Among the entries below, extract exactly the lines that run from the one with "body_shell();" through the one with "record = json.load(file)", both ends included.

## Dataset records
========
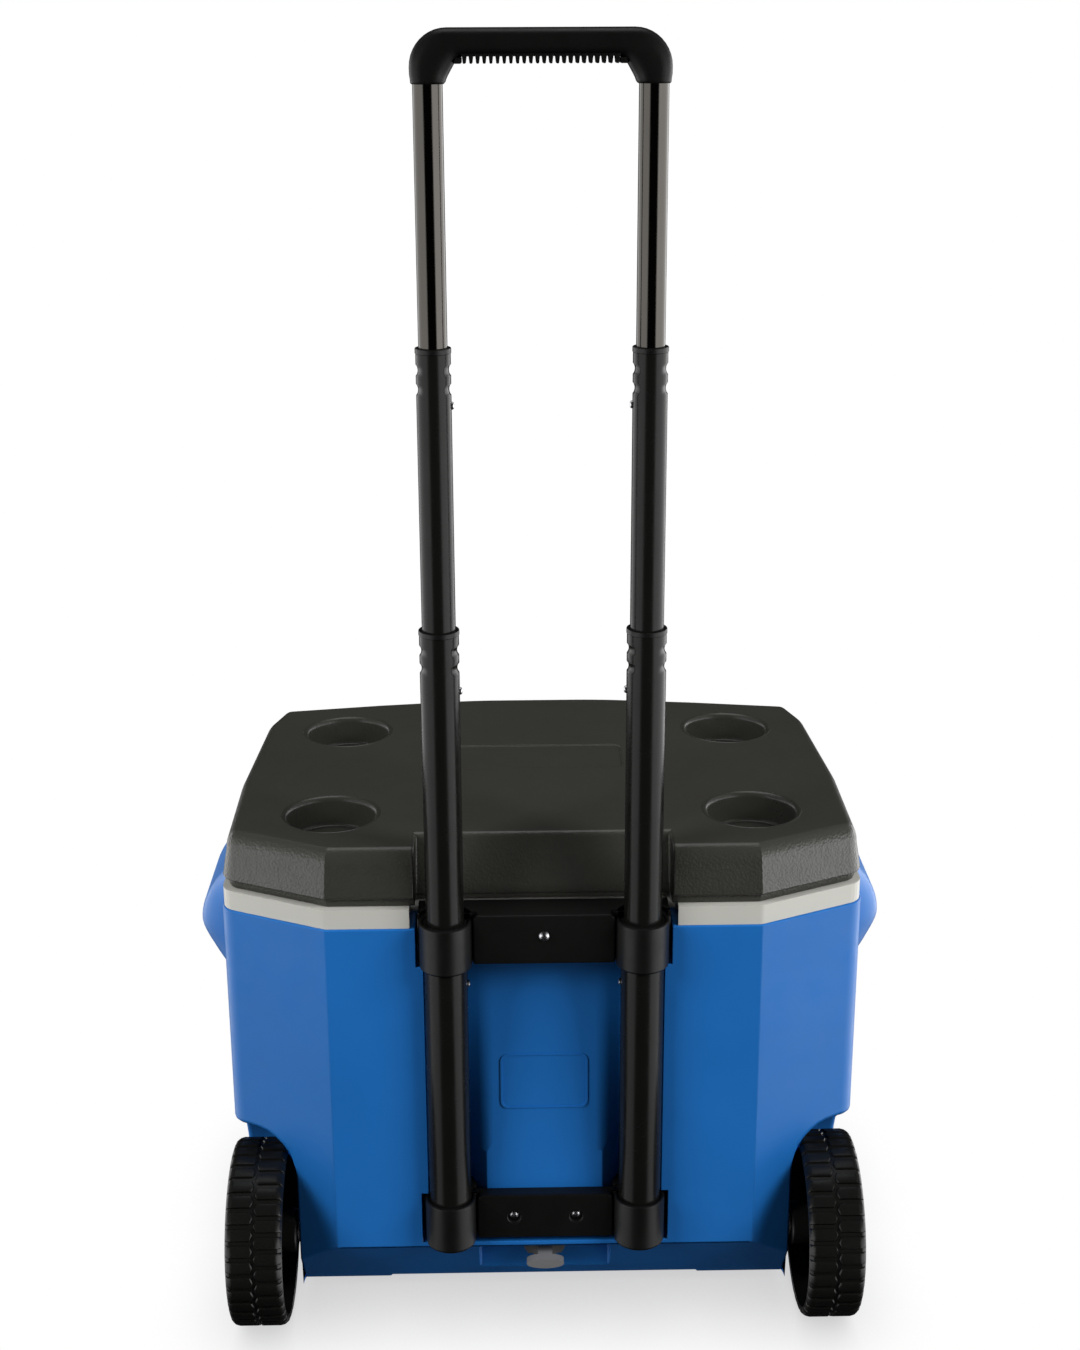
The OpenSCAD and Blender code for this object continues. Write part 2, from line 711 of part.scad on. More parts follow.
module lid_insulation() {
    color(foam) place() difference() {
        union() {
            lid_core(slack, lid_z + 2.7);
            plug_form(2.5 + foam_gap, plug_z + 2.7, lid_z + 4);
        }
        lid_channel(skin + slack);
        box(-84.3, 84.3, body_d - 14.3, body_d + 30, 300, 500);
        can_holes(can_r + skin + foam_gap, lid_top_z - can_depth - skin - foam_gap);
    }
}

body_shell();
body_insulation();
inner_liner();
drain_spout();
drain_nut();
drain_washer();
drain_plug();
drain_plug_ring();
upper_bracket();
lower_bracket();
upper_bracket_screw();
lower_bracket_screws();
outer_tube_left();
outer_tube_right();
outer_tube_bushes();
axle_left();
axle_right();
axle_washers();
axle_caps();
hinge_base();
hinge_pin();
hinge_screws();
stage_1_tube_left();
stage_1_tube_right();
stage_1_collars();
stage_1_end_plugs();
stage_1_lock_left();
stage_1_lock_right();
stage_2_tube_left();
stage_2_tube_right();
stage_2_collars();
stage_2_end_plugs();
stage_2_lock_left();
stage_2_lock_right();
stage_3_tube_left();
stage_3_tube_right();
stage_3_end_plugs();
stage_3_lock_left();
stage_3_lock_right();
grip();
grip_screws();
wheel_left();
wheel_right();
wheel_bush_left();
wheel_bush_right();
lid_shell();
lid_insulation();
lid_liner();
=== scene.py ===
"""Wheeled cooler with a telescoping pull handle, a hinged lid and a drain plug.

The shapes are built in millimetres, with y = 0 on the body's flat back face, and make() moves each
finished mesh into the frame's metres. Sizes come from the CAD nodes' boxes wherever they hold them.
"""
import json
import math

import bmesh
import bpy
from mathutils import Matrix, Vector

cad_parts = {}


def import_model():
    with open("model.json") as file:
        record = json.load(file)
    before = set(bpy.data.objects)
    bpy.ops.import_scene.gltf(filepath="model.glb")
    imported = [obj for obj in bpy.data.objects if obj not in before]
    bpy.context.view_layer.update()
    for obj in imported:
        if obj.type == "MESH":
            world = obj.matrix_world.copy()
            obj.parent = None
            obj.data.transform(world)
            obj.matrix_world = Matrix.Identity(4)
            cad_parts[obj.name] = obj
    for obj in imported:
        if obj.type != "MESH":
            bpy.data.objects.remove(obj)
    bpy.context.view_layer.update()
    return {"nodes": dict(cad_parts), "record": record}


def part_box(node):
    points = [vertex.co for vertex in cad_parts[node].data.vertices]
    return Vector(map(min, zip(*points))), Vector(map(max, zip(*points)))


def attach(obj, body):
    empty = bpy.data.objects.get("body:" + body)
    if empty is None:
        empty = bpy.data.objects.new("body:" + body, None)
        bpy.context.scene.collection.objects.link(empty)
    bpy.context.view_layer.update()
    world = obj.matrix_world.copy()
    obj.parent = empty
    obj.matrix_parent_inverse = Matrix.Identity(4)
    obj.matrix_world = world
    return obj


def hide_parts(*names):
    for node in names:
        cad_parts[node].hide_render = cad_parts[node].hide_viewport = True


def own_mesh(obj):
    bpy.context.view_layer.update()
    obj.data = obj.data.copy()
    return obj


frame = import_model()

MM = 0.001
BACK = Vector((0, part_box("body_shell")[0].y, 0))


def cad_box(node):
    """A node's lowest and highest corners in millimetres, with y from the body's back face."""
    return [(corner - BACK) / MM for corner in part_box(node)]


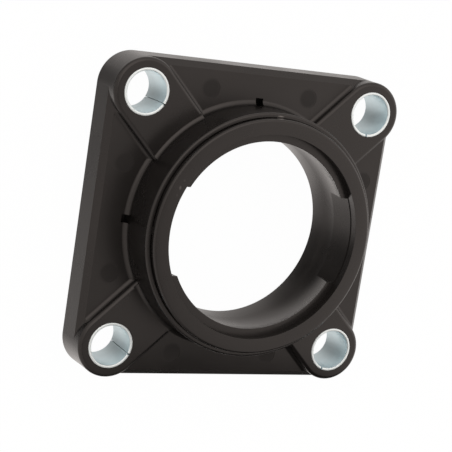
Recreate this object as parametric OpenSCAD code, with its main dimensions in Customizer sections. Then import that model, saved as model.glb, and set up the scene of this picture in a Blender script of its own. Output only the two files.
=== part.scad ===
// Four-bolt square flange housing for an insert bearing, moulded in plastic,
// with a rolled steel sleeve in each bolt hole.
// The origin is the centre of the bore on the back face of the flange, and +Z points
// along the bore to the front.

/* [Flange] */
// Distance between neighbouring bolt holes, the same both ways
bolt_spacing = 92; // [88:0.5:95]
// Radius of the flange's corners, which are round about the bolt holes
corner_r = 12.5; // [12:0.1:15]
// Height of the recessed webs above the back face
web_h = 13; // [11:0.25:14.5]
// Height of the raised bolt pads above the back face
pad_h = 16.3; // [15.6:0.1:18]
// How far the straight flange sides lean in between the back face and the bevel
side_draft = 0.4; // [0:0.05:1]
// Width of the bevel along the outer edge of each web
bevel_w = 2.2; // [0.5:0.1:3.5]
// Height of the bevel along the outer edge of each web
bevel_h = 2.3; // [0.5:0.1:4]
// How much narrower the straight part of a pad is than its round end, on each side
pad_inset = 0.2; // [0.1:0.05:0.4]
// Rounding along the top edge of the pads
pad_round = 1; // [0.3:0.1:1.5]
// Rounding in the corner between the pad walls and the webs
pad_foot = 1; // [0.3:0.1:1.5]
// Chamfer around the back face
back_chamfer = 0.4; // [0.1:0.1:1]

/* [Collar] */
// Height of the front face above the back face
front_h = 33.4; // [32.5:0.1:36]
// Depth of the recess in the front face
recess_depth = 3.3; // [2.5:0.1:4]
// How much the recess is wider in radius than the seat
recess_step = 1.2; // [0.6:0.1:2]
// Wall between the recess and the outside of the front ring
ring_wall = 5.4; // [4:0.1:7]
// Rounding of the front ring's outer edge
ring_round = 1; // [0.3:0.1:1.5]
// Width of the groove around the front ring
groove_w = 0.8; // [0.5:0.1:1.2]
// Depth of that groove below the shoulder
groove_depth = 2.1; // [1:0.1:3]
// Width of the shoulder outside the groove
shoulder_w = 1.5; // [1.2:0.1:2.5]
// How far the shoulder lies below the front face
shoulder_drop = 2.7; // [1.5:0.1:4]
// Rounding of the shoulder's outer edge
shoulder_round = 0.8; // [0.3:0.1:1]
// Rounding at the foot of the collar, on the webs
web_fillet = 2.1; // [0.8:0.1:2.6]
// Rounding at the foot of the collar, on the pads
pad_fillet = 1.6; // [0.8:0.1:2.2]
// Width of the four small bridges across the groove
bridge_w = 2.7; // [1.5:0.1:4]

/* [Seat] */
// Diameter of the ball-shaped seat
seat_d = 72; // [70:0.25:73]
// Height of the seat's centre above the back face
seat_h = 19.7; // [18.5:0.1:21]
// Diameter of the straight throat behind the seat
throat_d = 69.8; // [68:0.1:70]
// Diameter of the recess in the back face
rear_d = 79; // [76:0.5:82]
// Depth of the recess in the back face
rear_depth = 5.4; // [3:0.1:7]
// Chamfer of the rear recess at the back face
rear_chamfer = 0.5; // [0.1:0.1:1]
// Width of the two filling slots
slot_w = 32; // [24:0.2:36]
// Clearance in radius between a bearing ring and the floor of its filling slot
slot_clearance = 0.2; // [0.1:0.05:0.5]

/* [Small features] */
// Width of the notches at the foot of the collar
notch_w = 3; // [1.5:0.1:5]
// How far a notch reaches out from the collar wall
notch_reach = 2.6; // [1:0.1:4]
// How far a notch bites into the collar wall
notch_bite = 0.3; // [0.1:0.05:0.6]
// Depth of a notch below the web
notch_depth = 5; // [2:0.1:7]
// Height of a notch above the web
notch_rise = 2.2; // [1:0.1:4]
// Diameter of the ejector pin marks on the webs
mark_d = 7; // [3:0.25:8]
// Depth of the ejector pin marks
mark_depth = 0.2; // [0.1:0.05:0.5]
// Distance of a mark from the middle of its web
mark_offset = 20; // [16:0.5:22]

/* [Bolt sleeves] */
// Outside diameter of a sleeve
sleeve_d = 17; // [15:0.25:18]
// Thickness of the rolled sheet
sleeve_wall = 1.25; // [0.8:0.05:2]
// How far a sleeve stands above its pad
sleeve_proud = 0.2; // [0:0.05:0.6]
// Width of the open seam of a sleeve
seam_w = 0.8; // [0.3:0.1:1.5]
// Rounding of the sleeve's end edges, cut as a chamfer
sleeve_chamfer = 0.25; // [0.1:0.05:0.35]
// Radial clearance between a sleeve and its hole
sleeve_fit = 0.01; // [0.01:0.01:0.1]

/* [Hidden] */
$fn = 120;
overlap = 0.5;
// How far a rounded foot or a pad's face lies below what it runs into
bury = 0.02;
arc_steps = 6;
pad_past = 1;
foot_turn = 40;
foot_spare = 3;
plastic = [0.16, 0.155, 0.15];
zinc = [0.82, 0.84, 0.86];

// Where the open seam of each sleeve points
seam_top_left = -26;
seam_top_right = -91;
seam_bottom_left = -22;
seam_bottom_right = -110;

// The bolt pads are round about the bolt holes, and the flange's sides touch its round corners.
flange_w = bolt_spacing + 2 * corner_r;
boss_r = corner_r - side_draft;
pad_half_w = boss_r - pad_inset;
bevel_foot_h = web_h - bevel_h;
hole = bolt_spacing / 2;
hole_diagonal = hole * sqrt(2);
web_edge = flange_w / 2 - side_draft - bevel_w;
hole_r = sleeve_d / 2 + sleeve_fit;

// Radii of the collar, from the seat outwards
seat_r = seat_d / 2;
recess_r = seat_r + recess_step;
ring_r = recess_r + ring_wall;
groove_r = ring_r + groove_w;
collar_r = groove_r + shoulder_w;
shoulder_h = front_h - shoulder_drop;
ledge_h = front_h - recess_depth;
collar_foot_x = sqrt(pow(collar_r + web_fillet, 2) - pow(mark_offset, 2));
mark_centre = (collar_foot_x + web_edge) / 2;

// Points of an arc about [cx, cy], from angle a to angle b
function arc(cx, cy, r, a, b) =
    [for (i = [0:arc_steps]) [cx + r * cos(a + (b - a) * i / arc_steps), cy + r * sin(a + (b - a) * i / arc_steps)]];

// Outline of the flange side, measured from the bolt holes' line, without its bevel
function side_outline() = [[corner_r - back_chamfer, 0], [corner_r, back_chamfer], [boss_r, bevel_foot_h]];

// Turned shape of the flange corner and bolt pad about its hole
module boss() {
    rotate_extrude()
        polygon(concat(
            [[0, 0]],
            side_outline(),
            arc(boss_r - pad_round, pad_h - pad_round, pad_round, 0, 90),
            [[0, pad_h]]
        ));
}

// One of the two crossing slabs that give the flange its straight sides, with bevelled edges
module slab() {
    right = [for (p = side_outline()) [p[0] + hole, p[1]]];
    left = [for (i = [len(right) - 1:-1:0]) [-right[i][0], right[i][1]]];
    rotate([90, 0, 0])
        linear_extrude(height = bolt_spacing, center = true)
            polygon(concat(right, [[web_edge, web_h], [-web_edge, web_h]], left));
}

// Outline of half a pad's cross-section, from the web up to the pad's face. Its feet and its face lie
// a hair lower than what they run into, so that no two faces nearly coincide.
function pad_half(side) = [
    for (p = concat(
        [[pad_half_w + pad_foot, web_h - overlap]],
        arc(pad_half_w + pad_foot, web_h + pad_foot - bury, pad_foot, 270, 180),
        arc(pad_half_w - pad_round, pad_h - bury - pad_round, pad_round, 0, 90)
    )) [side * p[0], p[1]]
];

// Straight pad from inside the collar wall to just past the bolt hole's centre, along +X
module pad() {
    left = pad_half(-1);
    start = recess_r + ring_wall / 2;
    translate([start, 0, 0])
        rotate([90, 0, 90])
            linear_extrude(height = hole_diagonal + pad_past - start)
                polygon(concat(pad_half(1), [for (i = [len(left) - 1:-1:0]) left[i]]));
}

// Rounded foot that goes on around the bolt pad, foot_turn degrees far, until it meets the bevel.
// Its other end lies inside the straight pad.
module boss_foot() {
    foot_back = acos(1 - pad_inset / boss_r) + foot_spare;
    foot_x = boss_r + pad_foot - bury;
    foot_h = web_h + pad_foot - bury;
    foot = concat(
        [[boss_r - overlap, web_h - overlap], [foot_x, web_h - overlap]],
        arc(foot_x, foot_h, pad_foot, 270, 180),
        [[boss_r - overlap, foot_h]]
    );
    intersection() {
        translate([hole, hole, 0])
            rotate(45)
                for (side = [0, 1])
                    mirror([0, side, 0])
                        rotate(90 - foot_turn)
                            rotate_extrude(angle = foot_turn + foot_back)
                                polygon(foot);
        translate([0, 0, web_h])
            cube([2 * web_edge, 2 * web_edge, 2 * (pad_foot + overlap)], center = true);
    }
}

// Foot of the collar where it stands on a pad, along +X
module pad_collar_foot() {
    foot_w = 2 * (pad_half_w - pad_round / 2);
    foot_x = collar_r + pad_fillet - bury;
    foot_h = pad_h + pad_fillet - 2 * bury;
    intersection() {
        rotate_extrude()
            polygon(concat(
                [[collar_r - overlap, pad_h - overlap], [foot_x, pad_h - overlap]],
                arc(foot_x, foot_h, pad_fillet, 270, 180),
                [[collar_r - overlap, foot_h]]
            ));
        translate([collar_r, 0, pad_h])
            cube([collar_r, foot_w, 2 * (pad_fillet + overlap)], center = true);
    }
}

// Turned collar with its grooved front ring, still without its bore
module collar() {
    inner = seat_r / 2;
    rotate_extrude()
        polygon(concat(
            [[inner, rear_depth / 2], [collar_r + web_fillet, rear_depth / 2]],
            arc(collar_r + web_fillet, web_h + web_fillet, web_fillet, 270, 180),
            arc(collar_r - shoulder_round, shoulder_h - shoulder_round, shoulder_round, 0, 90),
            [
                [groove_r, shoulder_h],
                [groove_r, shoulder_h - groove_depth],
                [ring_r, shoulder_h - groove_depth]
            ],
            arc(ring_r - ring_round, front_h - ring_round, ring_round, 0, 90),
            [[inner, front_h]]
        ));
}

// Small bridge across the groove at +X
module bridge() {
    low = shoulder_h - groove_depth - overlap;
    translate([ring_r - overlap, -bridge_w / 2, low])
        cube([groove_w + 2 * overlap, bridge_w, shoulder_h - low]);
}

// Notch at the foot of the collar at +X
module notch() {
    translate([collar_r - notch_bite, -notch_w / 2, web_h - notch_depth])
        cube([notch_bite + notch_reach, notch_w, notch_depth + notch_rise]);
}

// Everything that the bearing sits in and passes through
module bore() {
    translate([0, 0, seat_h])
        sphere(d = seat_d);
    translate([0, 0, -overlap])
        cylinder(d = throat_d, h = seat_h + overlap);
    translate([0, 0, ledge_h])
        cylinder(r = recess_r, h = recess_depth + overlap);
    translate([0, 0, -overlap])
        cylinder(d = rear_d, h = rear_depth + overlap);
    rotate_extrude()
        polygon([
            [0, -overlap],
            [rear_d / 2 + rear_chamfer + overlap, -overlap],
            [rear_d / 2, rear_chamfer],
            [0, rear_chamfer]
        ]);
    intersection() {
        translate([0, 0, seat_h])
            cylinder(r = seat_r + slot_clearance, h = front_h);
        translate([-flange_w / 2, -slot_w / 2, seat_h])
            cube([flange_w, slot_w, front_h]);
    }
}

module housing() {
    color(plastic)
        difference() {
            union() {
                for (turn = [0, 90])
                    rotate(turn)
                        slab();
                for (turn = [0:90:270])
                    rotate(turn) {
                        translate([hole, hole, 0])
                            boss();
                        boss_foot();
                        rotate(45) {
                            pad();
                            pad_collar_foot();
                        }
                        bridge();
                    }
                collar();
            }
            bore();
            for (turn = [0:90:270])
                rotate(turn) {
                    notch();
                    translate([hole, hole, -overlap])
                        cylinder(r = hole_r, h = pad_h + 2 * overlap);
                    for (side = [-1, 1])
                        translate([mark_centre, side * mark_offset, web_h - mark_depth])
                            cylinder(d = mark_d, h = mark_depth + overlap);
                }
        }
}

// Rolled sleeve standing in a bolt hole, with its open seam turned to the given angle
module sleeve(x, y, seam) {
    length = pad_h + sleeve_proud;
    outer_r = sleeve_d / 2;
    inner_r = outer_r - sleeve_wall;
    color(zinc)
        translate([x, y, 0])
            rotate(seam)
                difference() {
                    rotate_extrude()
                        polygon([
                            [inner_r, sleeve_chamfer],
                            [inner_r + sleeve_chamfer, 0],
                            [outer_r - sleeve_chamfer, 0],
                            [outer_r, sleeve_chamfer],
                            [outer_r, length - sleeve_chamfer],
                            [outer_r - sleeve_chamfer, length],
                            [inner_r + sleeve_chamfer, length],
                            [inner_r, length - sleeve_chamfer]
                        ]);
                    translate([0, -seam_w / 2, -overlap])
                        cube([sleeve_d, seam_w, length + 2 * overlap]);
                }
}

module sleeve_top_left() {
    sleeve(-hole, hole, seam_top_left);
}

module sleeve_top_right() {
    sleeve(hole, hole, seam_top_right);
}

module sleeve_bottom_left() {
    sleeve(-hole, -hole, seam_bottom_left);
}

module sleeve_bottom_right() {
    sleeve(hole, -hole, seam_bottom_right);
}

housing();
sleeve_top_left();
sleeve_top_right();
sleeve_bottom_left();
sleeve_bottom_right();
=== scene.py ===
"""Looks of a square four-bolt flange housing for an insert bearing, moulded in dark plastic,
with a rolled zinc-plated sleeve in each bolt hole. The pieces are drawn in millimetres and then
brought to the frame's metres."""
import math

import bmesh
import bpy
from mathutils import Matrix, Vector


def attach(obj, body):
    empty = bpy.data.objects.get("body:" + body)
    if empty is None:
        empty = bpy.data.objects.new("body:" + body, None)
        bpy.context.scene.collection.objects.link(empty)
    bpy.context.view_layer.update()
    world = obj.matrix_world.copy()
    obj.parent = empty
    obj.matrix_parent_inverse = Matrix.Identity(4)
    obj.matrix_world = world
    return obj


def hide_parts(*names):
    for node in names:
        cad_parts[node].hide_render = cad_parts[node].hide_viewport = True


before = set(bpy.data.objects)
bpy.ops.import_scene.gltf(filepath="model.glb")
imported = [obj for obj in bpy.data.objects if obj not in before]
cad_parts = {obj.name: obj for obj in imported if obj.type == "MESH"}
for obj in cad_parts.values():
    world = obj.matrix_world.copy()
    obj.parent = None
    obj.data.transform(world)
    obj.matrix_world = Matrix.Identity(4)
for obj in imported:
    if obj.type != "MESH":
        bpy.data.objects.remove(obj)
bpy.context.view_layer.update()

# Camera. It looks down at the front of the housing from beyond its left side, through a long
# lens, as the photograph was taken.
MM = 0.001
camera_data = bpy.data.cameras.new("camera")
camera_data.sensor_width = 36
camera_data.lens = 119.78
camera = bpy.data.objects.new("camera", camera_data)
bpy.context.scene.collection.objects.link(camera)
camera_turn = Matrix((
    (0.88763134, -0.05384973, -0.45739568),
    (0.15145068, 0.97203572, 0.17946936),
    (0.43494056, -0.22857552, 0.87096495),
))
camera.matrix_world = Matrix.Translation(Vector((-257.98, 98.52, 493.57)) * MM) @ camera_turn.to_4x4()
bpy.context.scene.camera = camera


# Flange plate of the housing. A square slab of dark filled plastic, moulded in one with all that
# stands on it. Its sides lean in a little, and its front edges are cut to a wide bevel.
plate_half = 58.5
hole_at = 46.0
web_top = 13.0
bevel_wide, bevel_high = 2.2, 2.3
side_lean = 0.4
back_edge = 0.2
corner_gap = 0.1
same_spot = 1e-4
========
## Reply
body_shell();
body_insulation();
inner_liner();
drain_spout();
drain_nut();
drain_washer();
drain_plug();
drain_plug_ring();
upper_bracket();
lower_bracket();
upper_bracket_screw();
lower_bracket_screws();
outer_tube_left();
outer_tube_right();
outer_tube_bushes();
axle_left();
axle_right();
axle_washers();
axle_caps();
hinge_base();
hinge_pin();
hinge_screws();
stage_1_tube_left();
stage_1_tube_right();
stage_1_collars();
stage_1_end_plugs();
stage_1_lock_left();
stage_1_lock_right();
stage_2_tube_left();
stage_2_tube_right();
stage_2_collars();
stage_2_end_plugs();
stage_2_lock_left();
stage_2_lock_right();
stage_3_tube_left();
stage_3_tube_right();
stage_3_end_plugs();
stage_3_lock_left();
stage_3_lock_right();
grip();
grip_screws();
wheel_left();
wheel_right();
wheel_bush_left();
wheel_bush_right();
lid_shell();
lid_insulation();
lid_liner();
=== scene.py ===
"""Wheeled cooler with a telescoping pull handle, a hinged lid and a drain plug.

The shapes are built in millimetres, with y = 0 on the body's flat back face, and make() moves each
finished mesh into the frame's metres. Sizes come from the CAD nodes' boxes wherever they hold them.
"""
import json
import math

import bmesh
import bpy
from mathutils import Matrix, Vector

cad_parts = {}


def import_model():
    with open("model.json") as file:
        record = json.load(file)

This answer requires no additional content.